Seelenwohl am Arbeitsplatz
Wenn Mitarbeiter in Zeitdruck geraten oder permanent unterbrochen werden, steigt die psychische Gefährdung am Arbeitsplatz. Die Betriebe müssen ab sofort darauf reagieren.
Von Barbara Egger
Innsbruck –Wer kennt das nicht? Man steht unter Zeitdruck, eine dringende Aufgabe steht an. Das Telefon läutet, Kollegen und Besucher gehen im Büro ein und aus und zu allem Übel hängt sich auch noch der Computer auf.
„Permanente Unterbrechungen führen dazu, dass man sich immer wieder neu einarbeiten muss. Das kostet viel Energie und Kraft.
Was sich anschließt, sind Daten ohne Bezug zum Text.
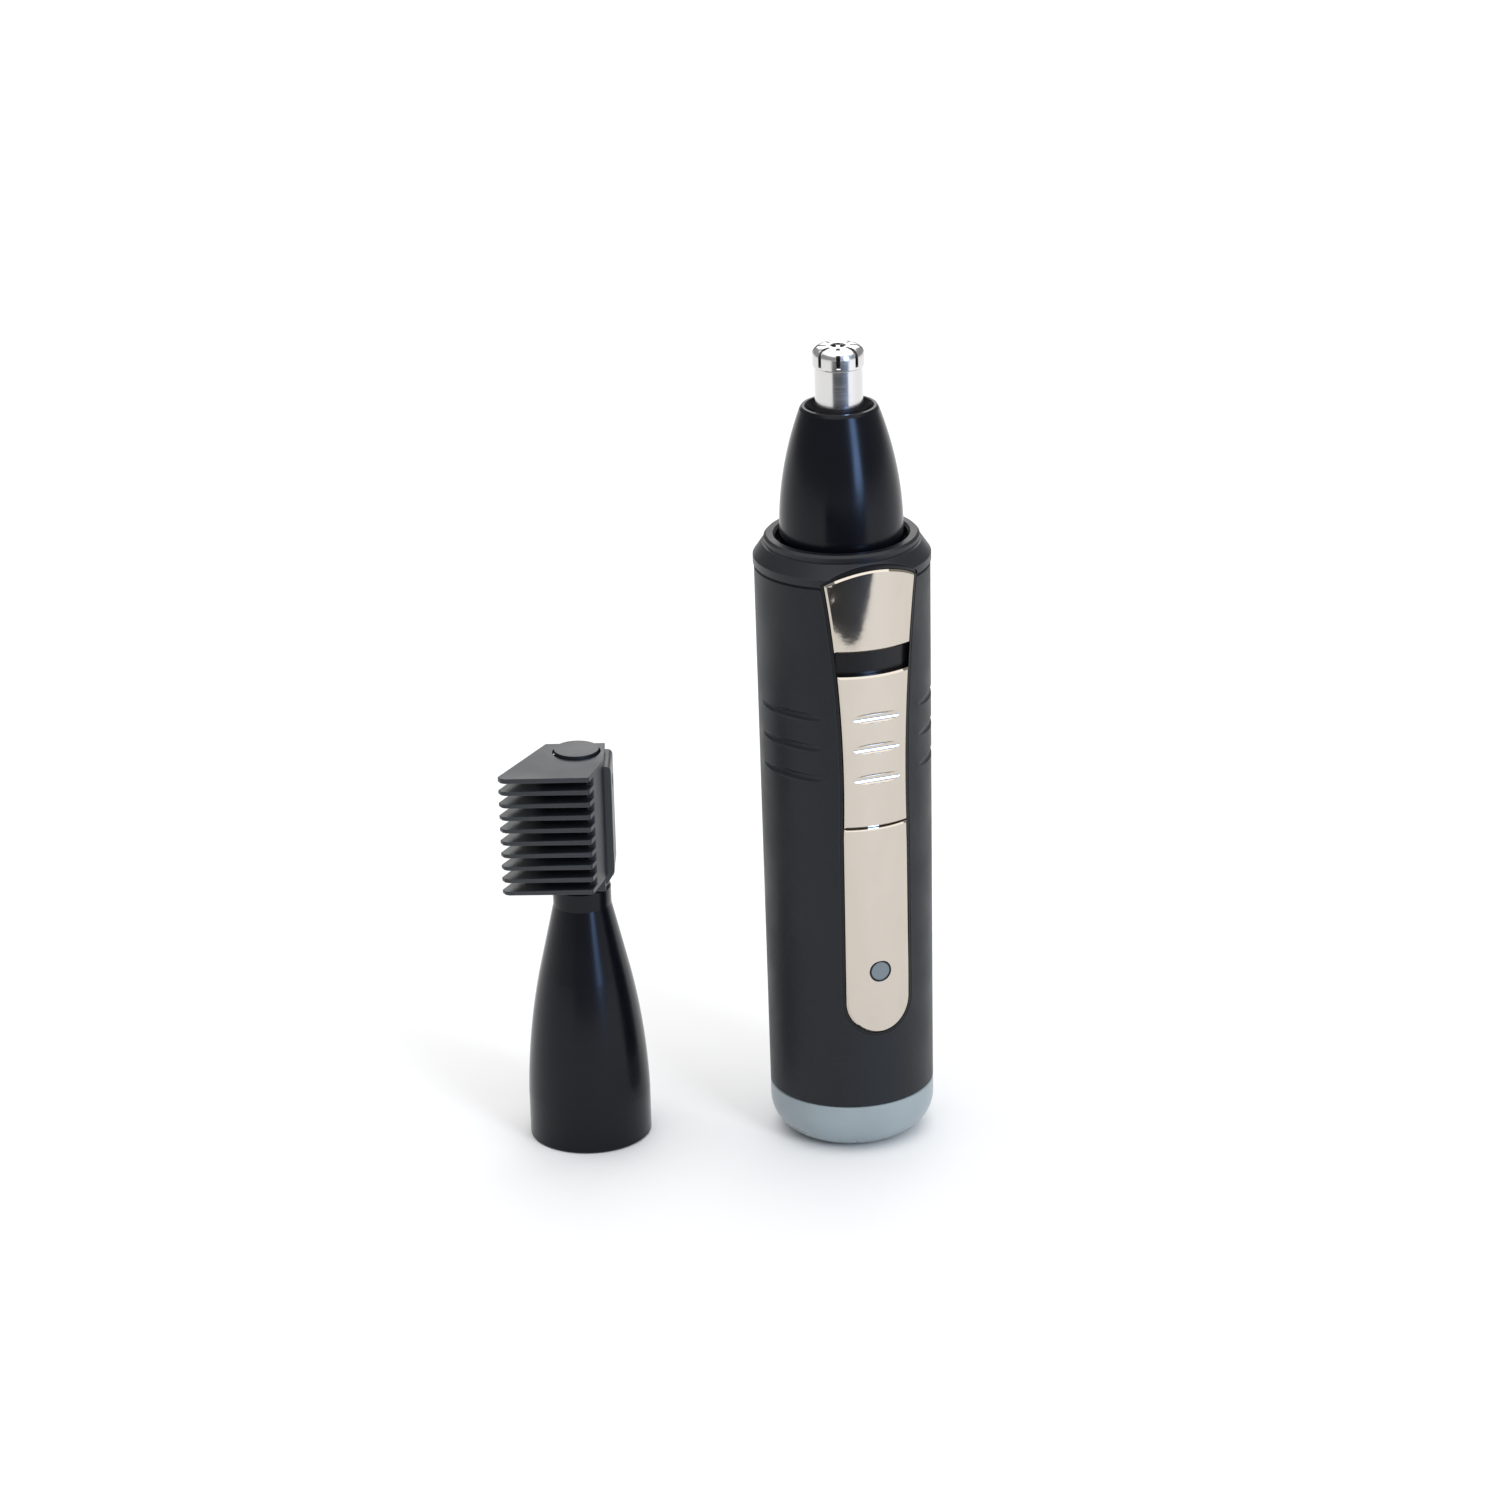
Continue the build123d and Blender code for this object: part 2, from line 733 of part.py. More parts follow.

Ständige Unterbrechungen werden manchmal in ihrer Belastungswirkung unterschätzt“, weiß Martin Unterkircher. „Aus der Forschung wissen wir, dass körperliche und psychische Erkrankungen, aber auch Unfälle mit psychischen Belastungen zusammenhängen“, so der Arbeitspsychologe im Unfallverhütungsdienst der Allgemeinen Unfallversicherungsanstalt (AUVA) in Innsbruck. „Man kennt das aus dem Straßenverkehr. Wenn Menschen unter Zeitdruck sind, ist das Unfallrisiko erhöht. Das Gleiche gilt für die Bedienung von Maschinen.“
Österreichs Betriebe sind gesetzlich verpflichtet, körperliche und psychische Gefahren am Arbeitsplatz zu ermitteln und Maßnahmen abzuleiten. In der Praxis waren es bisher aber vorwiegend körperliche Belastungen, die von den Betrieben evaluiert worden sind. „Psychische Belastungen hat kaum ein Betrieb erhoben. Es ist aber notwendig, weil man über Prävention bei körperlichen und psychischen Belastungen direkten Einfluss auf die Sicherheit und Gesundheit von Menschen nehmen kann“, so Unterkircher.
2011 hat das österreichische Arbeitsinspektorat zum Thema „Evaluierung von psychischen Belastungen am Arbeitsplatz“ einen Leitfaden herausgegeben. „Darin wurde festgelegt, wie die Arbeitsinspektoren dieses Thema kontrollieren“, sagt Unterkircher.
Am 1. Jänner 2013 erfolgte eine Novellierung des ArbeitnehmerInnenschutzgesetzes. „Der Gesetzgeber hat klargestellt, dass unter Belastungen am Arbeitsplatz auch psychische Gefährdungen gemeint sind und unter Gesundheit auch die psychische Gesundheit zu verstehen ist“, erklärt Unterkircher. Diese Klarstellung hat laut Unterkircher „relativ große Auswirkungen“ auf die Evaluierungsverpflichtung.
„Für die Betriebe bedeutet es, dass sie auch die psychischen Belastungen und Gefährdungen analysieren, erfassen und Maßnahmen ableiten müssen.“
Arbeitspsychologe Unterkircher wird von Tiroler Betrieben als Experte hinzugezogen, wenn es um psychische Belastungen und Gefährdungen am Arbeitsplatz geht. „Die Tiroler Betriebe stehen ganz am Anfang. Es sind derzeit Pilotprojekte am Laufen. Erste Abteilungen sind dabei, eine systematische Analyse von psychischen Belastungen vorzunehmen“, berichtet Unterkircher.
Der Tiroler Arbeitsinspektor Robert Christanell ergänzt: „In Klein- und Mittelbetrieben sind psychische Belastungen am Arbeitsplatz noch kein Thema. Da wird es eine gewisse Zeit brauchen, bis hier eine Kultur entsteht.“
Hilfe und Unterstützung bieten u. a. die AUVA und das Tiroler Arbeitsinspektorat. Wichtig sei, das Thema ohne Scheu anzugehen. „Es geht nicht darum, dass ein Psychologe in den Betrieb kommt und sagt, welche Belastungen der Betrieb hat und was er tun soll. Es geht um Aufklärung, wie ein Prozess zur Evaluierung psychischer Belastungen ablaufen kann. Umsetzen müssen die Betriebe diesen Prozess dann mit internen oder externen Fachleuten selbst“, so Unterkircher abschließend.